When the potatoes are finished cooking, add the tilapia fillet chunks and cook for an additional 10 minutes. Serve with aioli if desired and a bunch of nicoise olives.

Bon appetite!

Friday, January 20, 2006

embarrassingly easy korean

Good Kim-Chi will strip paint, in all likelihood.

I love Korean Vegetable Pancakes. I must not speak Korean well because when I discussed them with the lady at the Korean Grocery Store, I said: Chi-Chi-Mee.
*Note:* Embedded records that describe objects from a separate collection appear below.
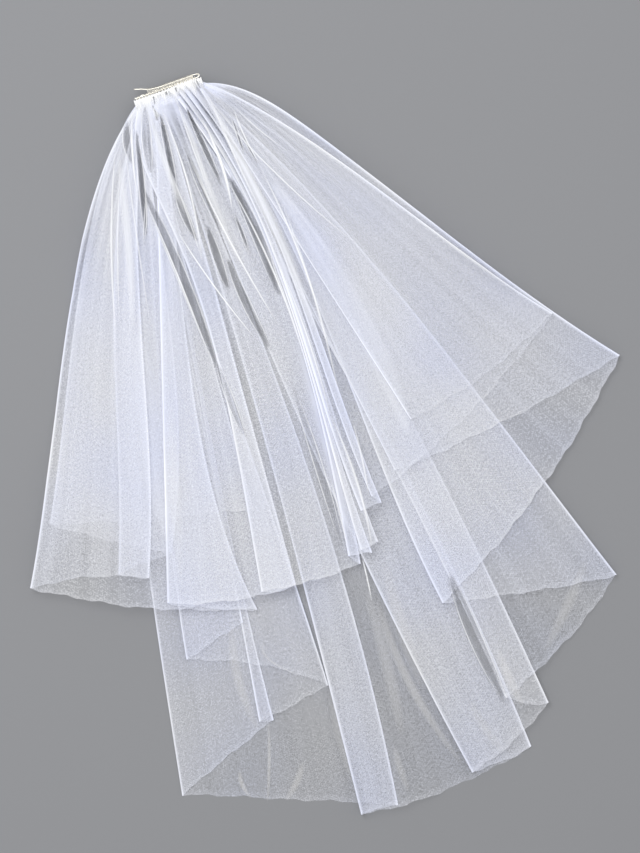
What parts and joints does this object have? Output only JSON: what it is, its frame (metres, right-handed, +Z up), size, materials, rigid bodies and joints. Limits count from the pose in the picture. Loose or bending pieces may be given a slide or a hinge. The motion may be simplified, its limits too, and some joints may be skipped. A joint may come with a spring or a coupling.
{
  "type": "bridal veil",
  "caption": "Two-tier white tulle bridal veil gathered on a wire comb, laid flat with its folds fanned out.",
  "frame": {"origin": "centre of the bounding box's bottom face, on the surface that the veil lies on", "axes": "+X to the right seen from above with the comb at the back, +Y from the hem towards the comb, +Z up out of the surface"},
  "size_m": [0.6482, 0.8144, 0.0361],
  "materials": {
    "tulle": "soft nylon net, matt, see-through where it is one layer",
    "gathers": "the same net pulled into tight gathers and sewn over",
    "comb_wire": "pale champagne plated wire"
  },
  "bodies": {
    "root": {"lower_tier": "tulle", "upper_tier": "tulle", "gathered_header": "gathers", "comb_spine": "comb_wire", "comb_coil": "comb_wire", "comb_teeth": "comb_wire"}
  },
  "joints": []
}
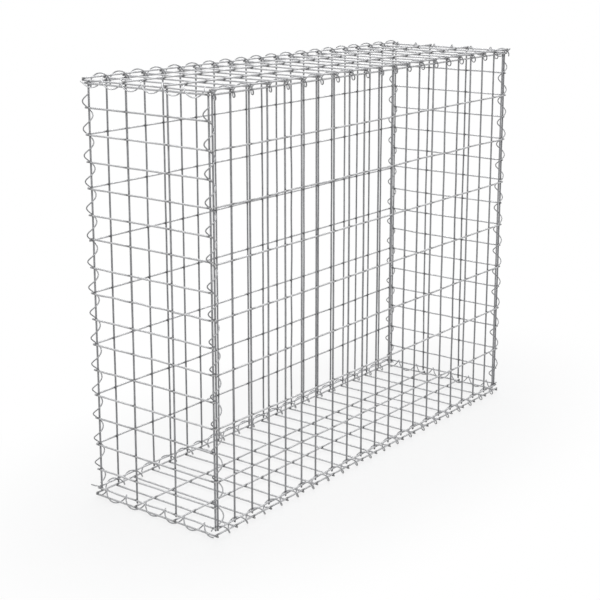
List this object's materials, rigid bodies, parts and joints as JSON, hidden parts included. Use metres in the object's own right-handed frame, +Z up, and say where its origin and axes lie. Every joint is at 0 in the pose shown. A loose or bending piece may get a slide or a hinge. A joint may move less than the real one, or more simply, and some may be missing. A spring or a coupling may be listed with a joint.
{
  "type": "gabion basket",
  "caption": "Empty closed gabion basket of welded wire mesh panels, laced along every edge by wire spirals, to be filled with stones as a wall.",
  "frame": {"origin": "on the ground, under the middle of the basket", "axes": "+X along the basket, +Y across it from the front long wall to the back one, +Z up"},
  "size_m": [1.0357, 0.3358, 0.82],
  "materials": {
    "mesh_wire": "galvanised, dull silver",
    "spiral_wire": "galvanised, brighter drawn wire"
  },
  "bodies": {
    "root": {"front_panel": "mesh_wire", "back_panel": "mesh_wire", "left_end_panel": "mesh_wire", "right_end_panel": "mesh_wire", "lid_panel": "mesh_wire", "base_panel": "mesh_wire", "front_left_spiral": "spiral_wire", "front_right_spiral": "spiral_wire", "back_left_spiral": "spiral_wire", "back_right_spiral": "spiral_wire", "front_lid_spiral": "spiral_wire", "back_lid_spiral": "spiral_wire", "left_lid_spiral": "spiral_wire", "right_lid_spiral": "spiral_wire", "front_base_spiral": "spiral_wire", "back_base_spiral": "spiral_wire", "left_base_spiral": "spiral_wire", "right_base_spiral": "spiral_wire"}
  },
  "joints": []
}
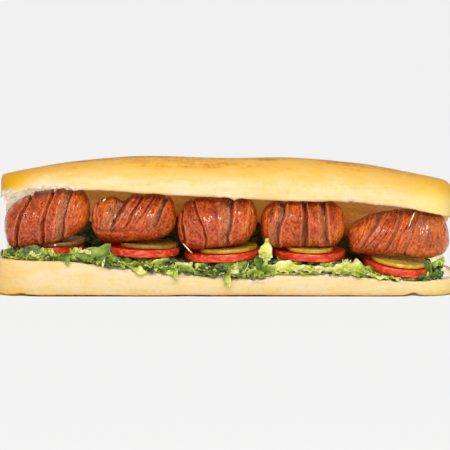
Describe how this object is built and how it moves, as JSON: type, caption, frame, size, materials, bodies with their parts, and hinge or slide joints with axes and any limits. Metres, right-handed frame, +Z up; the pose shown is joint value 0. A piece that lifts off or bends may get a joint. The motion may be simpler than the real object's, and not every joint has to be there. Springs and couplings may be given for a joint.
{
  "type": "sausage sandwich",
  "caption": "Long soft roll cut along its front and hinged at its back, filled with short scored grilled sausages, tomato slices, pickle slices and shredded lettuce.",
  "frame": {"origin": "middle of the roll's length and depth, on the surface it rests on", "axes": "+X along the roll, +Y from the open front to the hinged back, +Z up"},
  "size_m": [0.312, 0.0746, 0.0889],
  "materials": {
    "roll": "soft baked crust, golden above and pale cream on the sides",
    "lettuce": "crisp shredded leaf",
    "tomato": "wet sliced tomato",
    "pickle": "wet sliced pickle",
    "sausage": "grilled skin with a thin film of fat"
  },
  "bodies": {
    "root": {"roll": "roll", "lettuce": "lettuce", "tomato_1": "tomato", "tomato_2": "tomato", "tomato_3": "tomato", "tomato_4": "tomato", "tomato_5": "tomato", "pickle_1": "pickle", "pickle_2": "pickle", "pickle_3": "pickle", "pickle_4": "pickle", "pickle_5": "pickle", "sausage_1": "sausage", "sausage_2": "sausage", "sausage_3": "sausage", "sausage_4": "sausage", "sausage_5": "sausage"}
  },
  "joints": []
}
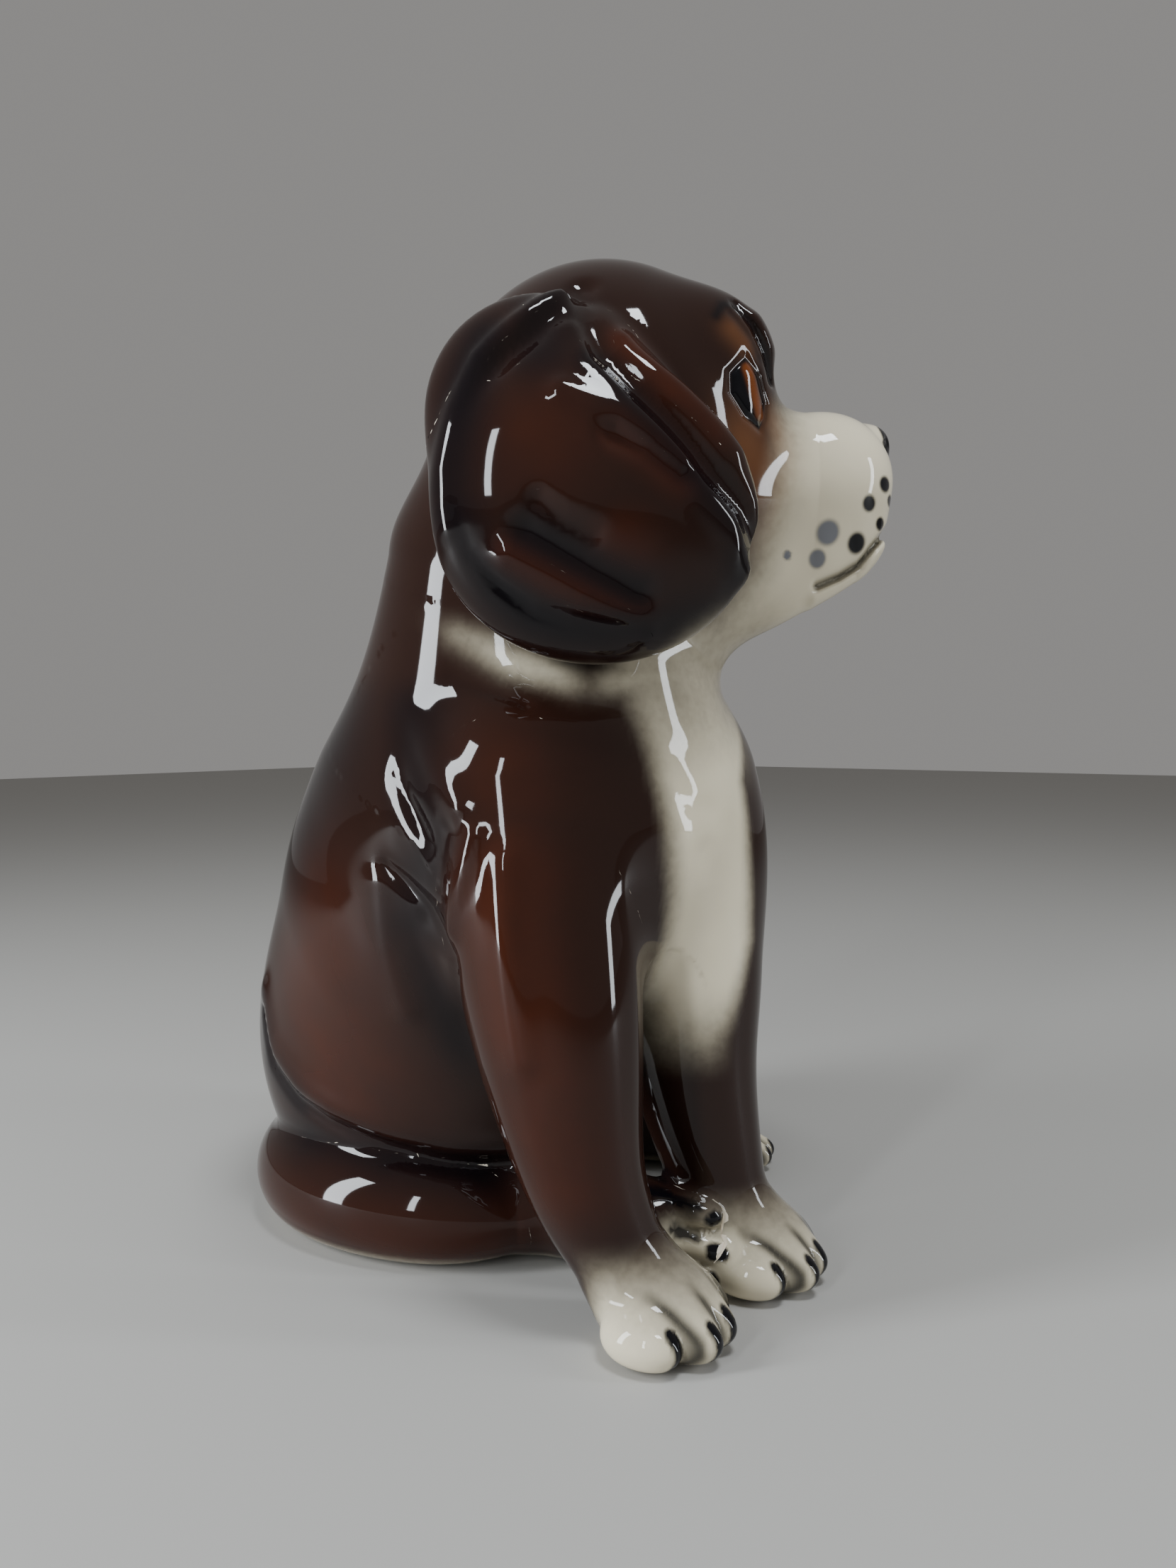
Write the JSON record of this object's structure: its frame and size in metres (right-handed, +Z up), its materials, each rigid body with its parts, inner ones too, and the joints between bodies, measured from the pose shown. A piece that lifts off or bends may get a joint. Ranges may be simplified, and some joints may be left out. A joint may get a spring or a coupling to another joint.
{
  "type": "ceramic dog figurine",
  "caption": "Sitting puppy figurine in glossy brown and cream glaze, slip-cast hollow, head turned to its left, on a flat underside.",
  "frame": {"origin": "middle of the whole figure's box, on the surface it stands on", "axes": "+Z up, the chest faces -Y, the dog's left side is +X"},
  "size_m": [0.1478, 0.1754, 0.2492],
  "materials": {
    "body_glaze": "high gloss",
    "head_glaze": "high gloss",
    "ear_glaze": "high gloss",
    "leg_glaze": "high gloss",
    "tail_glaze": "high gloss"
  },
  "bodies": {
    "root": {"body_shell": "body_glaze", "head_shell": "head_glaze", "ear_right": "ear_glaze", "ear_left": "ear_glaze", "foreleg_right": "leg_glaze", "foreleg_left": "leg_glaze", "hind_leg_right": "leg_glaze", "hind_leg_left": "leg_glaze", "tail": "tail_glaze"}
  },
  "joints": []
}
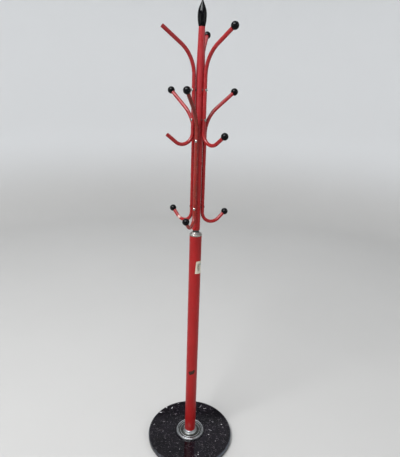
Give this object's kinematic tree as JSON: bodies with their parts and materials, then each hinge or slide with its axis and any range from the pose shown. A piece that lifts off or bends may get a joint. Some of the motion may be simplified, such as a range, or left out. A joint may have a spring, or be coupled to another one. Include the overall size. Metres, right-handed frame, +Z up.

She didn't understand me, and then she said, "Oh!" and repeated it back to me with an entirely different inflection.

Without further ado ...
Mini Korean Kim-chi Vegetable Pancakes

1/2 c Kim-Chi
1/2 c Vegetable Pancake Mix (buy at Korean or Japanese Grocery store)
1 scallion chopped in diagonal slivers (it looks prettier that way)
1/2 c water
Oil for frying (less than 2 teaspoons)

Japanese Mayonaisse (less than 1 t)

Mini food processor

Step by step:

The flour batter mix to buy at the store.

It's a one-to-one ratio of flour mix to water here. I just made a half batch for me today. (1/2 c flour, 1/2 c water)

Here I blitzed the Kim-Chi, but it's fine just to roughly slice it into more biteable pieces. Then I added the chopped scallions.

Then heat your pan to high and add oil, then turn down to medium heat and add batter in about 3 in radius circles. I obviously have not mastered the perfectly round curved edge pancake technique yet.

Drizzle with Japanese mayonaisse and serve as an appetizer, or light lunch. I ate this with my Soft Tofu in Tempura Sauce recipe for lunch today. I have a happy stomach.

Thursday, January 19, 2006

you say japanese lemon, I say yuzu

Product Spotlight Time!

When I spent New Year's Eve in New York, it was bitterly cold, and by the time I got inside the apartment where the party was, though there was much champagne offered, I only wanted tea.

My friend then graciously offered to make me Honey Citron Tea, but the way it was prepared was like nothing I had ever seen before. I have seen plenty of tea in powdered form (an Asian favorite), but I had never seen tea in a jam.

To be quite honest, all this Korean "tea" looks like is marmalade, but it is amazingly delicious, lightning fast to prepare, and great for when you feel a cold setting in. And it is entirely free of caffeine, but doesn't have that annoying taste that some herbal teas have.

You boil water, and scoop a large tablespoon of jam into your cup and stir. Voila.

You can find this in any Korean grocery store. Usually it is on the shelf near the jam, or in the refrigerator.

When hunting down this tea jam, my Japanese friend was telling me that it actually wasn't a regular lemon, but a special one.

"Yuzu." I said back to him, with a glint in my eye. (I have lived in Tokyo for a year).

first stop little peking!

Oh my. I have a slew of things to write about.

They do say pictures are worth more than many words, no?

The exquisite gustatory delights of well made Chinese food often elude me. However, in Orange County, California, if you are ever in the middle region, you must go to Little Peking. I suppose some would call this a hole-in-the-wall type of restaurant. It is located in the shopping center on the south east corner of Westminster and Newland at: 8566 Westminster Ave, Westminster, CA 92683.

I have had homemade dumplings in Beijing, eaten in Chinatown in San Francisco, Toronto, and New York, and I can still reassure you that these are by far the best dumplings I have ever eaten. Pictured above are the boiled dumplings and the roast beef in onion pancake roll.

The pork leek filling coupled with the home made dough make Peking a frequent must, along with their very reasonable prices. One order of succulent pan fried or boiled dumplings will only cost $5.

Only in the past few years has my family enjoyed the roast beef onion pancake roll. The roll is comprised of a crispy fried green onion pancake wrapped around layers of chinese flavored roast beef, fresh green onions, and hoisin sauce.

Hm, I feel a little drooly just thinking about visiting Little Peking restaurant, but unfortunately it is so far away.